2020, anno zero dell’industria italiana. Ora non si può che risalire

di Aldo Agosti ♦︎ In un anno perso l'11,4% della produzione industriale. Crollo senza precedenti del comparto dell'auto

C’era da aspettarselo, ma il dato fa comunque un certo effetto. L’industria italiana paga il prezzo più alto degli ultimi otto decenni. Il 2020 si chiude infatti con una diminuzione della produzione industriale rispetto all’anno precedente dell’11,4%, il secondo peggior risultato dall’inizio della serie storica (che parte dal 1990), dopo la caduta registrata nel 2009.

La flessione, spiega l’Istituto di statistica, è estesa a tutti i principali raggruppamenti di industrie e, nel caso dei beni di consumo, è la più ampia mai registrata. E non è l’unico dato sfornato dall’Istat a tratteggiare la pesantezza del 2020 economico. Ed è di oggi la stima di Prometeia e Intesa Sanpaolo secondo cui l‘industria manifatturiera italiana chiuderà il 2020 con un calo tendenziale del giro d’affari del 10,2%, pari a 132 miliardi di euro in meno rispetto al 2019.

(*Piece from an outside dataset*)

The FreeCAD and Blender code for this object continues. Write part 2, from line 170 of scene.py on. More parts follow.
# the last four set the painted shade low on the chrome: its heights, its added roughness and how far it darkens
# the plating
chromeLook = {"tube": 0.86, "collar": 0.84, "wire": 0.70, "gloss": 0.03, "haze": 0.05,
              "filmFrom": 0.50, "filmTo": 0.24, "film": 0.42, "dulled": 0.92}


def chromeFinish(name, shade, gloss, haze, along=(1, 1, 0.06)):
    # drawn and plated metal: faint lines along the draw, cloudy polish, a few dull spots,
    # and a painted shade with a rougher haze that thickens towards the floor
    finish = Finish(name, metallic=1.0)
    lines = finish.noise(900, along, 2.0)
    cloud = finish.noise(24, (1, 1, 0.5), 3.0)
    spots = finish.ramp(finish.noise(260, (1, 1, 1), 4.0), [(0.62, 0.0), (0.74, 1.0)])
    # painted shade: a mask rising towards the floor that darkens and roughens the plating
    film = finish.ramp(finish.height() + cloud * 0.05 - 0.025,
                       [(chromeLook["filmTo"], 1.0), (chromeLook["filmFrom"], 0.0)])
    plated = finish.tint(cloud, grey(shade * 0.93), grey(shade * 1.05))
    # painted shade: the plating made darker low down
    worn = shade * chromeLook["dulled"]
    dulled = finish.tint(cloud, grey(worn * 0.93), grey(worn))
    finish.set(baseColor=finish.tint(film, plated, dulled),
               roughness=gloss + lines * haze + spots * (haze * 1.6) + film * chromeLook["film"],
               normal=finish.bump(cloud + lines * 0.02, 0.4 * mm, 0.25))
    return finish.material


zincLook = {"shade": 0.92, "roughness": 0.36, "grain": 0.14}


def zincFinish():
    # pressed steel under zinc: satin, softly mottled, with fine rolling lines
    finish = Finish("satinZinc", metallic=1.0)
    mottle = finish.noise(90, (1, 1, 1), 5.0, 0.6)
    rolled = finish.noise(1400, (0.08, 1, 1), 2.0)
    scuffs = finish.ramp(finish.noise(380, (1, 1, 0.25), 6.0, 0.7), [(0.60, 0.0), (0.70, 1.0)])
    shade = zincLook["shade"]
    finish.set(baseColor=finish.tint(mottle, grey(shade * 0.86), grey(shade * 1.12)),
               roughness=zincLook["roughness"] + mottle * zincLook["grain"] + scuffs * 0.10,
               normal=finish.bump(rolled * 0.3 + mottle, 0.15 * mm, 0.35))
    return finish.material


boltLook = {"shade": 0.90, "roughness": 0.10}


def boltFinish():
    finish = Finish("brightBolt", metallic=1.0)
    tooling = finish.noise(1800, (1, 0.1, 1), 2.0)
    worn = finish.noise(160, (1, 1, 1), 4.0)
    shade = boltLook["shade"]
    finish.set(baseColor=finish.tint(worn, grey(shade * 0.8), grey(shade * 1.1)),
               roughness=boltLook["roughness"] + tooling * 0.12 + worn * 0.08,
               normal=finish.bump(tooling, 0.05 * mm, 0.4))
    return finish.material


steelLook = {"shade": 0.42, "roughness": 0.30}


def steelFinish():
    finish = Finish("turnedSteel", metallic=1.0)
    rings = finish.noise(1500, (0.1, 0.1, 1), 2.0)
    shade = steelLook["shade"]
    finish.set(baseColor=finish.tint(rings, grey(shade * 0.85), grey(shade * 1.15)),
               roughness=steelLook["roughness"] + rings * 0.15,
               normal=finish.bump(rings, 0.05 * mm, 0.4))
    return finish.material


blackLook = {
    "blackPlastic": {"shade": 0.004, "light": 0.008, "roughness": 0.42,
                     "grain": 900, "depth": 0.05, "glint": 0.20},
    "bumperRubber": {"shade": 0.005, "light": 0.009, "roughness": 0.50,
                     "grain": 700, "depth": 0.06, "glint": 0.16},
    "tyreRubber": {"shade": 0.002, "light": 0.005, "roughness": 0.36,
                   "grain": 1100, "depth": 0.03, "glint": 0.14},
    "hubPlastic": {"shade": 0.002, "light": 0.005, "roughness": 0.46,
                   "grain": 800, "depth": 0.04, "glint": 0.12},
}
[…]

Più nel dettaglio, l’indice destagionalizzato mensile mostra a dicembre 2020, indica inoltre l’Istat, un aumento congiunturale sostenuto per l’energia (+1,8%) e un più modesto incremento per i beni intermedi (+1,0%), mentre diminuzioni contraddistinguono i beni strumentali (-0,8%) e, in misura più contenuta, i beni di consumo (-0,3%). Nel confronto annuo, si registra un incremento tendenziale solo per i beni intermedi (+4,1%), mentre i restanti comparti mostrano flessioni, con un calo pronunciato per i beni di consumo (-9,8%) e meno marcato per gli altri aggregati (-2,1% per i beni strumentali e -0,7% per l’energia).

I settori di attività economica che registrano i maggiori incrementi rispetto a dicembre 2019 sono la fabbricazione di articoli in gomma e materie plastiche (+10,9%), la fabbricazione di prodotti chimici (+7,5%) e la fabbricazione di apparecchiature elettriche (+6,8%). Viceversa, le flessioni maggiori si registrano nelle industrie tessili, abbigliamento, pelli e accessori (-28,5%), nella fabbricazione di coke e prodotti petroliferi raffinati (-16,5%) e nella fabbricazione di prodotti farmaceutici di base e preparati (-10,9%).

In una seconda pubblicazione, la nota mensile sull’economia, l’Istat rimarca che “le prospettive per i prossimi mesi sono caratterizzate da un elevato livello di incertezza. A gennaio, l’indice di fiducia dei consumatori ha mostrato una sostanziale stabilità mentre le attese sulla disoccupazione hanno registrato un deciso peggioramento. Anche i giudizi sul clima personale e su quello futuro hanno segnalato un arretramento“.

Sul fronte del lavoro si rimarcano “decisi segnali negativi, con un calo congiunturale dell’occupazione e un aumento della disoccupazione e dell’inattività, interrompendo il processo di recupero dei mesi precedenti”. Considerando la media del quarto trimestre rispetto allo stesso periodo del 2019, è possibile, secondo l’Istat, cogliere una “prima indicazione complessiva dell’impatto della crisi sul lavoro: le forze di lavoro hanno segnato un calo di 596mila unità, con un contributo negativo sia degli occupati (-432mila unità) sia dei disoccupati (-164mila unità) che, in parte, si è tradotta in un aumento degli inattivi (+429mila unità)”.